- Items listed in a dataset
*-*-*

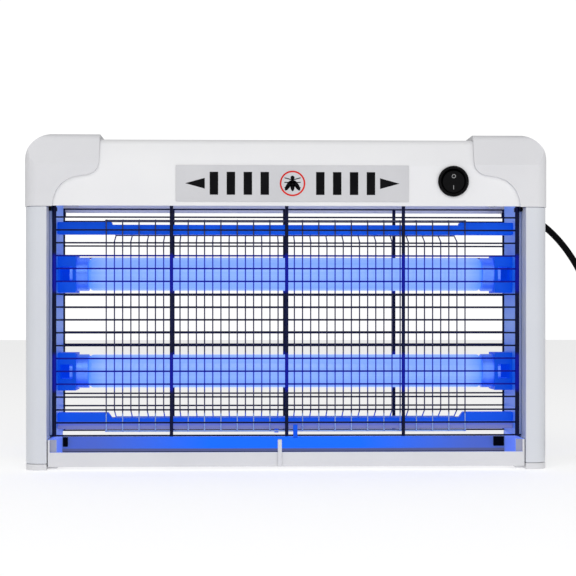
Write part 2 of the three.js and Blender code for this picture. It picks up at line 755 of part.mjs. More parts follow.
add("label_plate", labelPlate(), "greyLabel");
["left", "right"].forEach((side, i) => {
  const middle = ballast.middle + i * ballast.spacing;
  add(`ballast_${side}`, onFloor(ballast.length, ballast.depth, ballast.height, middle), "ballastSteel");
});
add("hv_circuit_board", onFloor(board.length, board.depth, board.thickness, board.middle), "greenBoard");
const boardTop = floorTop + 2 * gap + board.thickness;
const windingAt = board.middle - transformer.left;
const capacitorLeft = board.middle + capacitor.right;
add("hv_transformer", box(
  [windingAt - transformer.length / 2, windingAt + transformer.length / 2],
  [-transformer.depth / 2, transformer.depth / 2],
  [boardTop, boardTop + transformer.height],
), "blackPlastic");
add("hv_capacitor", rod(
  "x",
  capacitorLeft,
  capacitorLeft + capacitor.length,
  [0, boardTop + capacitor.radius],
  capacitor.radius,
), "capacitorFilm");
add("terminal_block", onFloor(
  terminalBlock.length,
  terminalBlock.depth,
  terminalBlock.height,
  housingHalf - terminalBlock.inset,
  housingFace - terminalBlock.inset,
), "whitePlastic");

// ---------------------------------------------------------------- mains lead
function strainRelief() {
  const face = housingFace + gap;
  const { root, tip } = reliefWall;
  const neck = rod("y", housingFace - housingWall - reliefInside, face + past, reliefAt, reliefNeck, 16);
  const flange = rod("y", face, face + reliefFlange, reliefAt, reliefBase, 16);
  const ends = [face + reliefFlange - past, housingFace + reliefLength];
  const taper = rod("y", ...ends, reliefAt, cordRadius + root, 16, cordRadius + tip);
  return join([neck, flange, taper]);
}

function cordTube(points, steps) {
  const section = new THREE.Shape();
  section.absarc(0, 0, cordRadius, 0, 2 * Math.PI, false);
  const extrudePath = new THREE.CatmullRomCurve3(points.map((point) => new THREE.Vector3(...point)));
  return new THREE.ExtrudeGeometry(section, { steps, bevelEnabled: false, curveSegments: 5, extrudePath });
}

const coilHalf = coilLayers * cordRadius;
const coilHeight = 2 * coilRows * cordRadius;

function cordCoil() {
  const [inner, outer] = [coilMeanRadius - coilHalf, coilMeanRadius + coilHalf];
  return turned([[inner, 0], [outer, 0], [outer, coilHeight], [inner, coilHeight], [inner, 0]], 36)
    .rotateX(Math.PI / 2);
}

// Band round the coil's turns, in the plane that holds the coil's axis.
function cordTie() {
  const inner = coilHalf + gap;
  const outer = inner + tieThickness;
  const about = (half) => [coilMeanRadius - half, coilMeanRadius + half];
  return cut(
    box(about(outer), [-tieHalfWidth, tieHalfWidth], [-gap - tieThickness, coilHeight + gap + tieThickness]),
    box(about(inner), [-tieHalfWidth - past, tieHalfWidth + past], [-gap, coilHeight + gap]),
  );
}

function plugBody() {
  const { width, thickness, length, shoulder, sleeve } = plug;
  const { tip, root } = plugSleeveWall;
  const body = outline([
    [-width / 2, sleeve + length], [-width / 2, sleeve + shoulder], [-width / 4, sleeve],
    [width / 4, sleeve], [width / 2, sleeve + shoulder], [width / 2, sleeve + length],
  ]);
  return join([
    prismZ(body, -thickness / 2, thickness / 2),
    rod("y", 0, sleeve + past, [0, 0], cordRadius + tip, 12, cordRadius + root),
  ]);
}

add("strain_relief", strainRelief(), "blackPlastic");
add("power_cord", cordTube(leadPoints, 44), "blackPlastic");
add("cord_tail", cordTube(tailPoints, 4), "blackPlastic");
const coil = new THREE.Group();
coil.position.set(...coilCentre, tieThickness + 2 * gap);
group.add(coil);
add("cord_coil", cordCoil(), "blackPlastic", coil);
add("cord_tie", cordTie(), "blackPlastic", coil).rotation.z = -Math.PI / 3;

const plugAt = new THREE.Group();
const [tailX, tailY, tailZ] = tailPoints[tailPoints.length - 1];
plugAt.position.set(tailX, tailY + gap, tailZ);
group.add(plugAt);
add("plug_body", plugBody(), "blackPlastic", plugAt);
["left", "right"].forEach((side, i) => {
  const start = plug.sleeve + plug.length + gap;
  const x = (i - 0.5) * plugPin.spacing;
  const pin = rod("y", start, start + plugPin.length, [x, 0], plugPin.radius, 12);
  add(`plug_pin_${side}`, pin, "brass", plugAt);
});

export default group;
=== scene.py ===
import json
from math import cos, pi, radians, sin

import bmesh
import bpy
from mathutils import Matrix, Vector


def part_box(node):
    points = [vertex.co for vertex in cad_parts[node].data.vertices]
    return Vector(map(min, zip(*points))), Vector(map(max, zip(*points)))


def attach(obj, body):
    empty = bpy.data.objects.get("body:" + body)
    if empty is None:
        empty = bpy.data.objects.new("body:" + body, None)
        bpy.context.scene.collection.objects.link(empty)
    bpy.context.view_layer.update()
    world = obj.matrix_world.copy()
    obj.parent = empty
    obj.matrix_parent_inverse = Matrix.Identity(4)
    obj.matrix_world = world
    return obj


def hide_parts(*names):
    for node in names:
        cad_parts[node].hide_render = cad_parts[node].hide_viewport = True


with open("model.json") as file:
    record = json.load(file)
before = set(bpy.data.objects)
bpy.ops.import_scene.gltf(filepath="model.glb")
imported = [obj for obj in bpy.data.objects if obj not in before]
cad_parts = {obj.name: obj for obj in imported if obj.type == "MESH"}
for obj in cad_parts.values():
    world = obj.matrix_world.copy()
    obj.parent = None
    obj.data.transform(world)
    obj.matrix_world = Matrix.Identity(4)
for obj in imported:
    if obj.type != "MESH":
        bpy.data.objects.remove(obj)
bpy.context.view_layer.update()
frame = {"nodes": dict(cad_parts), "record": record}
mm = 0.001
print("frame loaded:", len(frame["nodes"]), "nodes")

# camera: a long lens at mid height, a little left of the middle
cameraView = {"place": (-0.033, -1.195, 0.115), "turnDegrees": -1.67, "lens": 96.9, "shift": 0.047}


def addCamera(view):
    data = bpy.data.cameras.new("viewCamera")
    data.lens = view["lens"]
    data.shift_y = view["shift"]
    camera = bpy.data.objects.new("viewCamera", data)
    camera.location = view["place"]
    camera.rotation_euler = (radians(90), 0, radians(view["turnDegrees"]))
    bpy.context.scene.collection.objects.link(camera)
    bpy.context.scene.camera = camera


addCamera(cameraView)


# finishes
def startFinish(name):
    finish = bpy.data.materials.new(name)
    finish.use_nodes = True
    tree = finish.node_tree
    shader = tree.nodes["Principled BSDF"]
    where = tree.nodes.new("ShaderNodeTexCoord")
    return finish, tree, shader, where.outputs["Object"]


def splitPlace(tree, where):
    split = tree.nodes.new("ShaderNodeSeparateXYZ")
    tree.links.new(where, split.inputs["Vector"])
    return split.outputs["X"], split.outputs["Y"], split.outputs["Z"]


def addMath(tree, operation, first, second=None):
    step = tree.nodes.new("ShaderNodeMath")
    step.operation = operation
    for socket, value in zip(step.inputs, (first, second)):
        if isinstance(value, float):
            socket.default_value = value
        elif value is not None:
            tree.links.new(value, socket)
    return step.outputs[0]


def addNoise(tree, where, size, detail=3.0, stretch=(1, 1, 1)):
    mapping = tree.nodes.new("ShaderNodeMapping")
    mapping.inputs["Scale"].default_value = stretch
    tree.links.new(where, mapping.inputs["Vector"])
    noise = tree.nodes.new("ShaderNodeTexNoise")
    noise.inputs["Scale"].default_value = size
    noise.inputs["Detail"].default_value = detail
    tree.links.new(mapping.outputs["Vector"], noise.inputs["Vector"])
    return noise.outputs["Fac"]


def addRange(tree, value, low, high, fromLow=0.3, fromHigh=0.7):
    spread = tree.nodes.new("ShaderNodeMapRange")
    spread.inputs["From Min"].default_value = fromLow
    spread.inputs["From Max"].default_value = fromHigh
    spread.inputs["To Min"].default_value = low
    spread.inputs["To Max"].default_value = high
    tree.links.new(value, spread.inputs["Value"])
    return spread.outputs["Result"]


def addMix(tree, value, first, second):
    mix = tree.nodes.new("ShaderNodeMix")
    mix.data_type = "RGBA"
    tree.links.new(value, mix.inputs["Factor"])
    for socket, colour in ((mix.inputs["A"], first), (mix.inputs["B"], second)):
        if isinstance(colour, tuple):
            socket.default_value = (*colour, 1)
        else:
            tree.links.new(colour, socket)
    return mix.outputs["Result"]


grainDepth = 0.0002


def addBump(tree, shader, height, strength):
    bump = tree.nodes.new("ShaderNodeBump")
    bump.inputs["Strength"].default_value = strength
    bump.inputs["Distance"].default_value = grainDepth
    tree.links.new(height, bump.inputs["Height"])
    tree.links.new(bump.outputs["Normal"], shader.inputs["Normal"])


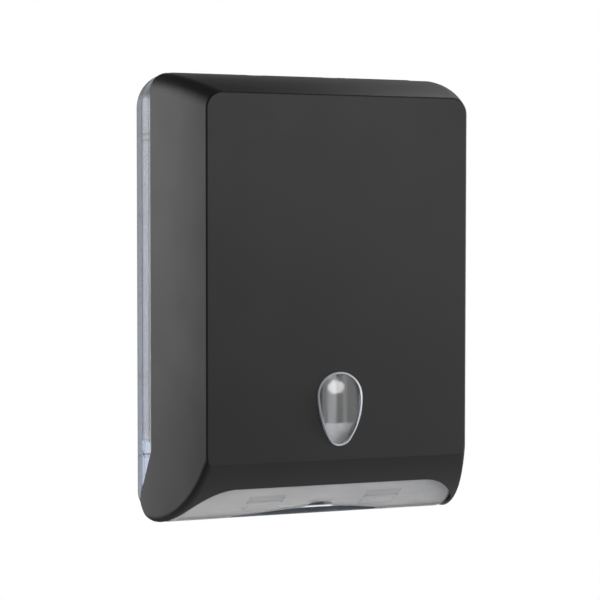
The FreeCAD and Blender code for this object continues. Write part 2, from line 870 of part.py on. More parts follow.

*-*-*

- WORK TO DO
Reproduce, without alteration, solely the lines beginning at the line that includes "const plugAt = new THREE.Group();" and ending at the line that includes "bpy.data.objects.remove(obj)", both lines included.

- ANSWER TO THIS EXERCISE
const plugAt = new THREE.Group();
const [tailX, tailY, tailZ] = tailPoints[tailPoints.length - 1];
plugAt.position.set(tailX, tailY + gap, tailZ);
group.add(plugAt);
add("plug_body", plugBody(), "blackPlastic", plugAt);
["left", "right"].forEach((side, i) => {
  const start = plug.sleeve + plug.length + gap;
  const x = (i - 0.5) * plugPin.spacing;
  const pin = rod("y", start, start + plugPin.length, [x, 0], plugPin.radius, 12);
  add(`plug_pin_${side}`, pin, "brass", plugAt);
});

export default group;
=== scene.py ===
import json
from math import cos, pi, radians, sin

import bmesh
import bpy
from mathutils import Matrix, Vector


def part_box(node):
    points = [vertex.co for vertex in cad_parts[node].data.vertices]
    return Vector(map(min, zip(*points))), Vector(map(max, zip(*points)))


def attach(obj, body):
    empty = bpy.data.objects.get("body:" + body)
    if empty is None:
        empty = bpy.data.objects.new("body:" + body, None)
        bpy.context.scene.collection.objects.link(empty)
    bpy.context.view_layer.update()
    world = obj.matrix_world.copy()
    obj.parent = empty
    obj.matrix_parent_inverse = Matrix.Identity(4)
    obj.matrix_world = world
    return obj


def hide_parts(*names):
    for node in names:
        cad_parts[node].hide_render = cad_parts[node].hide_viewport = True


with open("model.json") as file:
    record = json.load(file)
before = set(bpy.data.objects)
bpy.ops.import_scene.gltf(filepath="model.glb")
imported = [obj for obj in bpy.data.objects if obj not in before]
cad_parts = {obj.name: obj for obj in imported if obj.type == "MESH"}
for obj in cad_parts.values():
    world = obj.matrix_world.copy()
    obj.parent = None
    obj.data.transform(world)
    obj.matrix_world = Matrix.Identity(4)
for obj in imported:
    if obj.type != "MESH":
        bpy.data.objects.remove(obj)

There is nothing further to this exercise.